At first, government influence was well received. It brought electricity to La Ticla, and opened people’s minds to the possibility of a more modern and lucrative life. But then the government brought in its own police under the guise of maintaining order. A town that was used to administering its own affairs was infiltrated by outsiders who sought to control every aspect of their lives. Police came in from the big cities and bullied the townspeople with harsh words and guns, extorted money from them. “All the cabrones (motherfuckers) came from Mexico City,” Paulo laments. Families were required to pay 100-200 pesos per month to the new police, under threat of violence if they failed to do so. They were also forbidden to sell marijuana to the tourists; this business was taken over by a government-backed cartel.
Why would the government do such things? I was confused about the purpose of the terrorizing. Paulo believes that it has something to do with the treasures in the mountains surrounding La Ticla. Deep in the rolling hills lie vast reserves of carbon, silver, jade, and marble. The government oversees the mining of these commodities, and employs indigenous people to perform the hard labor required for extraction. “The government doesn’t want to pay for what it is taking from the mountains, or pay the workers a fair wage,” Paulo speculates. And so the government spreads fear like pesticide, trying to weaken seeds of uprising before they have time to sprout.
But a people born of the jungle, made of flesh and bone and nerve and sinew as tough the animals they hunt, will not lie down easily in defeat. In 2013, vigilante groups began to organize, which led to shoot outs between local forces and the Mexican army. The violence has continued to culminate in a gruesome circus of mysterious acts with shadowy perpetrators. In 2014, a group of 43 students was captured during a protest, their bodies never found. The families of the students blame the Mexican army for the deaths since reports surfaced that a group of soldiers had run into them just before they disappeared. Earlier this year, Cemeí Verdía, the head of the rural police in the local indigenous Nahua community, was arrested, and citizens organized a roadblock in the Aquila municipality last month to protest.
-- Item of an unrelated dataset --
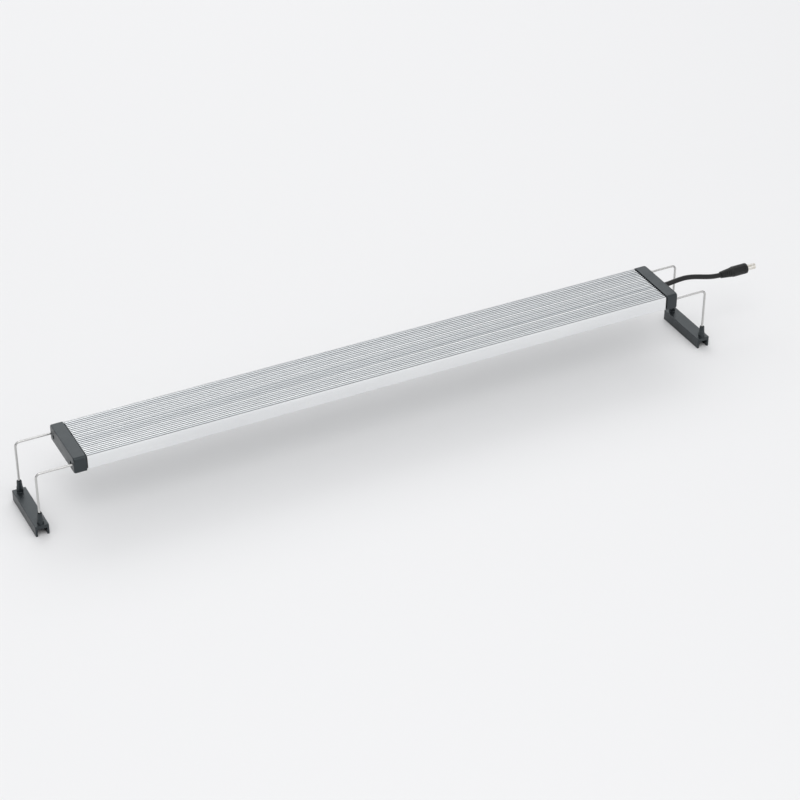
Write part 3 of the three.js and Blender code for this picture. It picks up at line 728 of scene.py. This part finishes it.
def clip_pin_rings(x, y, top):
    """From the clip's top face up the outside of a pin, over its rim and down its bore."""
    pin_top = clip_high.z
    foot_radius, tip_radius = 2.85 * MM, 2.15 * MM
    fillet, rim_round = 0.35 * MM, 0.35 * MM
    collar_top = top + 4.6 * MM
    collar_ledge, collar_bevel = 0.3 * MM, 0.12 * MM
    tip_length, tip_taper = 1.2 * MM, 0.1 * MM
    mouth_depth, mouth_flare, mouth_lip = 0.5 * MM, 0.25 * MM, 0.01 * MM
    profile = [(foot_radius + size, top + step) for step, size in edge_round(fillet)]
    profile += [
        (foot_radius, collar_top - collar_ledge),
        (foot_radius - collar_bevel, collar_top),
        (foot_radius - collar_ledge, collar_top),
        (tip_radius + tip_taper, pin_top - tip_length),
    ]
    profile += [(tip_radius - size, pin_top - step) for step, size in reversed(edge_round(rim_round))]
    profile += [
        (BORE_RADIUS + mouth_flare, pin_top - mouth_lip),
        (BORE_RADIUS, pin_top - mouth_depth),
        (BORE_RADIUS, pin_top - PIN_BORE_DEPTH),
    ]
    return [across_z(circle((x, y), radius), z) for radius, z in profile]


def make_clip(node):
    """An upside-down channel with rounded edges, and two bored pins grown out of its top."""
    edge = 0.4 * MM
    slot_half = 4.1 * MM
    slot_round = 0.3 * MM
    low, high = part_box(node)
    centre = (low.x + high.x) / 2
    half = (high.x - low.x) / 2
    top = high.z - PIN_HEIGHT
    section = rounded([
        (centre - half, low.z, edge),
        (centre - slot_half, low.z, edge),
        (centre - slot_half, SLOT_TOP, slot_round),
        (centre + slot_half, SLOT_TOP, slot_round),
        (centre + slot_half, low.z, edge),
        (centre + half, low.z, edge),
        (centre + half, top, edge),
        (centre - half, top, edge),
    ], 5)
    bm = bmesh.new()
    steps = edge_round(edge * 0.8)
    rings = [across_y(inset(section, size), low.y + step) for step, size in steps]
    rings += [across_y(inset(section, size), high.y - step) for step, size in reversed(steps)]
    first, last = loft(bm, rings)
    cover(bm, [first], -Y)
    cover(bm, [last], Y)
    at_top = {vert for vert in bm.verts if abs(vert.co.z - top) < SAME_PLACE}
    top_face = next(face for face in bm.faces if at_top.issuperset(face.verts))
    loops = [list(top_face.verts)]
    bmesh.ops.delete(bm, geom=[top_face], context="FACES_ONLY")
    for side in (-1, 1):
        foot, bore_floor = loft(bm, clip_pin_rings(centre, side * ROD_Y, top))
        bm.faces.new(bore_floor)
        loops.append(foot)
    cover(bm, loops, Z)
    fine_piece(bm, node)


def bezier(start, handle, other_handle, stop, steps):
    """Points along a cubic curve, without its start."""
    points = []
    for i in range(1, steps + 1):
        t = i / steps
        s = 1 - t
        points.append(start * s**3 + handle * 3 * s * s * t + other_handle * 3 * s * t * t + stop * t**3)
    return points


def make_cable():
    """Straight out of the cap, up over a low crest, then drooping level into the plug."""
    radius = CABLE_RADIUS
    straight_out, crest_out, crest_forward = 3 * MM, 24 * MM, 0.5 * MM
    level_length = 10 * MM
    rise_handle = X * 8 * MM
    droop_handle = X * 14 * MM
    end_chamfer = 0.1 * MM
    start = Vector((cable_low.x, 0, ROD_Z))
    outside = Vector((cap_high.x + straight_out, 0, ROD_Z))
    crest = Vector((cap_high.x + crest_out, -crest_forward, cable_high.z - radius))
    end = Vector((cable_high.x, cable_low.y + radius, cable_low.z + radius))
    level = end - X * level_length
    path = [start, outside]
    path += bezier(outside, outside + rise_handle, crest - rise_handle, crest, 14)
    path += bezier(crest, crest + droop_handle, level - droop_handle, level, 28)
    path.append(end)
    bm = bmesh.new()
    sweep(bm, path, radius, 24, end_chamfer)
    fine_piece(bm, "cable")


def make_grommet():
    """A flanged silicone sleeve that lines the cable hole."""
    low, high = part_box("cable_grommet")
    gap = 0.15 * MM
    inner = CABLE_RADIUS + gap
    flange = (high.y - low.y) / 2
    flange_end = low.x + 1.2 * MM
    neck = CABLE_HOLE_RADIUS - gap
    edge = 0.2 * MM
    profile = [
        (low.x, inner),
        (low.x, flange),
        (flange_end, flange),
        (flange_end, neck),
        (high.x - edge, neck),
        (high.x, neck - edge),
        (high.x, inner + edge),
        (high.x - edge, inner),
        (low.x, inner),
    ]
    bm = bmesh.new()
    turned(bm, profile, about_x(0, ROD_Z))
    fine_piece(bm, "cable_grommet")


def make_screw(node, side, mirrored):
    """A pan-head screw with a hexagon socket."""
    head_radius = 1.9 * MM
    head_height = 1.8 * MM
    point_radius, point_length = 0.1 * MM, 1.0 * MM
    socket_flat = 0.78 * MM
    socket_mouth = 1.2 * socket_flat
    socket_bevel, socket_depth = 0.15 * MM, 1.0 * MM
    edge = 0.5 * MM
    point, top = screw_low.x, screw_high.x
    seat = top - head_height
    profile = [
        (point, point_radius),
        (point + point_length, SCREW_RADIUS),
        (seat, SCREW_RADIUS),
        (seat, head_radius),
    ]
    profile += [(top - step, head_radius - size) for step, size in reversed(edge_round(edge, 5))]
    profile += [
        (top, socket_mouth),
        (top - socket_bevel, socket_flat),
        (top - socket_depth, socket_flat),
    ]

    def hexagonal(advance, radius, angle):
        if radius != socket_flat:
            return radius
        sixth = math.pi / 3
        return radius / math.cos((angle % sixth) - sixth / 2)

    bm = bmesh.new()
    turned(bm, profile, about_x(side * SCREW_Y, SCREW_Z), sides=36, shape=hexagonal)
    fine_piece(bm, node, mirrored)


def plug_profile(start, stop, radius, fluted_part):
    """The plug body's section as (x, radius) pairs: relief rings, shoulder, grip, groove, nose and bore.
    fluted_part is where the grip starts and where the groove round it ends."""
    bore = CABLE_RADIUS + 0.2 * MM
    relief_radius = CABLE_RADIUS + 0.9 * MM
    edge = 0.2 * MM
    ring_count = 5
    first_ring, ring_pitch = 1 * MM, 1.9 * MM
    ring_lift, ring_growth, ring_slope = 0.05 * MM, 0.22 * MM, 0.14
    ring_shape = ((0, 0), (0.25 * MM, 0.35 * MM), (0.65 * MM, 0.35 * MM), (0.9 * MM, 0))
    profile = [(start, bore), (start, relief_radius - edge), (start + edge, relief_radius)]
    for ring in range(ring_count):
        near = start + first_ring + ring * ring_pitch
        thick = relief_radius + ring_lift + ring * ring_growth
        profile += [(near + step, thick + step * ring_slope - depth) for step, depth in ring_shape]
    shoulder, shoulder_radius = start + 11.5 * MM, 4.5 * MM
    shoulder_round, shoulder_drop = 0.6 * MM, 0.12 * MM
    grip_start, groove_stop = fluted_part
    groove_start = groove_stop - 0.8 * MM
    groove_depth, groove_edge = 0.3 * MM, 0.2 * MM
    nose_start, nose_stop, nose_drop = stop - 0.7 * MM, stop - 0.2 * MM, 0.3 * MM
    profile += [
        (shoulder, shoulder_radius),
        (grip_start - shoulder_round, radius - shoulder_drop),
        (grip_start, radius),
        (groove_start, radius),
        (groove_start + groove_edge, radius - groove_depth),
        (groove_stop - groove_edge, radius - groove_depth),
        (groove_stop, radius),
        (nose_start, radius),
        (nose_stop, radius - nose_drop),
    ]
    mouth_radius, mouth_depth = 2.9 * MM, 5 * MM
    mouth_round = 0.7 * MM
    pin_bore = 0.6 * MM
    cable_stop = start + 9.3 * MM
    profile += [
        (stop, radius - mouth_round),
        (stop, mouth_radius),
        (stop - mouth_depth, mouth_radius),
        (stop - mouth_depth, pin_bore),
        (cable_stop, pin_bore),
        (cable_stop, bore),
        (start, bore),
    ]
    return profile


def make_plug_body():
    """The plug's moulded grip, with a ringed strain relief behind it and lengthwise flutes."""
    radius = (plug_high.z - plug_low.z) / 2
    flute_count, flute_depth = 14, 0.22 * MM
    fluted_part = (plug_low.x + 13 * MM, plug_high.x - 3.2 * MM)

    def fluted(advance, size, angle):
        if size != radius or not fluted_part[0] <= advance <= fluted_part[1]:
            return size
        return size - flute_depth * max(0.0, math.cos(flute_count * angle)) ** 2

    bm = bmesh.new()
    profile = plug_profile(plug_low.x, plug_high.x, radius, fluted_part)
    turned(bm, profile, about_x(PLUG_Y, PLUG_Z), sides=84, shape=fluted)
    fine_piece(bm, "plug_body")


def make_plug_sleeve(node, wall):
    """A round sleeve that stands in the plug's mouth, its outer end rounded off."""
    low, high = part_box(node)
    outer = (high.z - low.z) / 2
    inner = outer - wall
    edge = 0.15 * MM
    profile = [
        (low.x, inner),
        (low.x, outer),
        (high.x - edge, outer),
        (high.x, outer - edge),
        (high.x, inner + edge / 2),
        (high.x - edge / 2, inner),
        (low.x, inner),
    ]
    bm = bmesh.new()
    turned(bm, profile, about_x(PLUG_Y, PLUG_Z))
    fine_piece(bm, node)


make_housing()
make_end_cap("right_end_cap", mirrored=False, cable_hole=True)
make_end_cap("left_end_cap", mirrored=True, cable_hole=False)
for end in ("left", "right"):
    turned_round = end == "left"
    make_clip(f"{end}_clip")
    for place in ("rear", "front"):
        make_rod(f"{end}_{place}_rod")
        # A screw made at the right end's front lands at the left end's rear when it is turned round.
        side = 1 if (place == "rear") != turned_round else -1
        make_screw(f"{end}_{place}_screw", side, turned_round)
make_cable()
make_grommet()
make_plug_body()
make_plug_sleeve("plug_barrel", wall=0.4 * MM)
make_plug_sleeve("plug_insulator", wall=1.1 * MM)

# ---------------------------------------------------------------- CAD nodes that stay

for name, node in frame["nodes"].items():
    if not node.hide_render:
        node.data.materials.clear()
        node.data.materials.append(MATERIALS[slot_of[name]])

# ---------------------------------------------------------------- floor, light and camera

AZIMUTH, ELEVATION = math.radians(-26.0), math.radians(33.1)  # the camera's, as a product shot's
CAMERA_SIDE = Vector((math.sin(AZIMUTH), -math.cos(AZIMUTH), 0))
STUDIO_WHITE = (0.985, 0.99, 1.0)
BACKDROP_LEVEL = 0.86


def make_floor():
    """A plain pale round table top that the clips stand on. Its far parts take on the backdrop's tone."""
    radius, even_radius, fade_radius = 3.0, 1.2, 2.4
    bm = bmesh.new()
    bmesh.ops.create_circle(bm, cap_ends=True, segments=128, radius=radius)
    mesh = bpy.data.meshes.new("floor")
    bm.to_mesh(mesh)
    bm.free()
    made = bpy.data.objects.new("floor", mesh)
    made.location.z = cad_low.z
    pale = (0.84, 0.84, 0.845)
    surface = Surface("floor_white", pale, 0.75)
    far = surface.ramp(surface.dot(surface.where, surface.where), even_radius**2, fade_radius**2)
    surface.set("Base Color", surface.mix(far, pale, (0, 0, 0)))
    surface.set("Specular IOR Level", surface.ramp(far, 0, 1, 0.5, 0.0))
    surface.set("Emission Color", (*STUDIO_WHITE, 1))
    surface.set("Emission Strength", surface.ramp(far, 0, 1, 0.0, BACKDROP_LEVEL))
    mesh.materials.append(surface.material)
    bpy.context.scene.collection.objects.link(made)
    made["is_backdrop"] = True


def make_softbox(name, place, size, radiance):
    """A rectangular area light that faces the middle of the bar."""
    data = bpy.data.lights.new(name, "AREA")
    data.shape = "RECTANGLE"
    data.size, data.size_y = size
    data.energy = radiance * math.pi * size[0] * size[1]
    made = bpy.data.objects.new(name, data)
    made.location = place
    made.rotation_euler = Vector(place).to_track_quat("Z", "Y").to_euler()
    bpy.context.scene.collection.objects.link(made)


def make_world():
    """A white tent that is brightest overhead and dims towards the horizon, most of all behind the camera,
    with a reflector to the camera's right. The camera itself sees a backdrop that goes on from the floor."""
    reflector_side = Vector((0.37, -0.93, 0.05)).normalized()
    world = bpy.data.worlds.new("studio")
    made = Nodes(world)
    direction = made.node("ShaderNodeTexCoord").outputs["Generated"]
    height = made.dot(direction, Z)
    tent = made.ramp(height, 0.0, 0.45, 0.28, 0.78)
    dimmed = made.math("MULTIPLY", tent, made.ramp(made.dot(direction, CAMERA_SIDE), 0.7, 0.97, 1.0, 0.5))
    reflector = made.ramp(made.dot(direction, reflector_side), 0.82, 0.96, 0.0, 0.7)
    backdrop = made.ramp(height, 0.0, 0.3, BACKDROP_LEVEL, 0.88)
    seen = made.node("ShaderNodeLightPath").outputs["Is Camera Ray"]
    light = made.math("ADD", dimmed, reflector)
    radiance = made.node("ShaderNodeMix", {"Factor": seen, 2: light, 3: backdrop}).outputs[0]
    background = made.tree.nodes["Background"]
    made.plug(background.inputs["Color"], (*STUDIO_WHITE, 1))
    made.plug(background.inputs["Strength"], radiance)
    bpy.context.scene.world = world


def make_camera():
    """A long lens at the viewing angle of a product shot, with the whole object in the frame."""
    bar_lengths_away = 3.56
    left_room, right_room = 0.015, 0.055  # shares of the picture's width; the light can stretch to the right
    back = CAMERA_SIDE * math.cos(ELEVATION) + Z * math.sin(ELEVATION)
    bar_length = 2 * cap_high.x
    data = bpy.data.cameras.new("camera")
    made = bpy.data.objects.new("camera", data)
    made.location = back * bar_lengths_away * bar_length
    made.rotation_mode = "QUATERNION"
    made.rotation_quaternion = back.to_track_quat("Z", "Y")
    bpy.context.scene.collection.objects.link(made)
    bpy.context.scene.camera = made
    points = [vert.co.copy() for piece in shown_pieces() for vert in piece.data.vertices]
    for _ in range(3):  # each new aim shifts the perspective a little, so it is found in a few rounds
        bpy.context.view_layer.update()
        to_camera = made.matrix_world.inverted()
        seen = [to_camera @ point for point in points]
        across = [-point.x / point.z for point in seen]
        upwards = [-point.y / point.z for point in seen]
        width = (max(across) - min(across)) / (1 - left_room - right_room)
        aim = Vector((min(across) + width * (0.5 - left_room), (min(upwards) + max(upwards)) / 2, -1))
        made.rotation_quaternion = (made.matrix_world.to_3x3() @ aim).to_track_quat("-Z", "Y")
    data.sensor_width = 36
    data.lens = data.sensor_width / width
    data.clip_start, data.clip_end = 0.05, 100


make_floor()
make_softbox("key", place=(0.55, 1.9, 1.75), size=(2.4, 1.5), radiance=1.2)
make_softbox("fill", place=(-0.5, -1.3, 2.3), size=(1.8, 1.8), radiance=2.0)
make_world()
make_camera()
bpy.context.scene.view_settings.view_transform = "Standard"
Government soldiers swiftly arrived to disperse the roadblock, inadvertently shooting and killing an innocent 12 year old as he tried to flee. At a press conference, General Felipe Gurrola, who is in charge of security in Michoacán, denied the allegation, but citizens maintain that they could clearly see Mexican Army insignias emblazoned on the soldiers’ vests, and that the soldiers fired directly into the crowd.(1)
This is the history that is the lump in the throat of La Ticla, the story that is written on the hard grim lines of the people’s faces, the burden that slumps the canvas of their signs and strains the muscles of their hearts. Waiting at the roadblock; talking with Paulo into the night; thinking of the indigenous people and their brave, proud struggle, their will and defiance and stubborn grit; I too feel a lump in my throat. It is something like pride, something like hope, something like admiration. I am glad that there are people in this world who still catch fish, dig for mussels in the river, and hunt iguanas; who cast their frayed nets in unison, hoping for peace.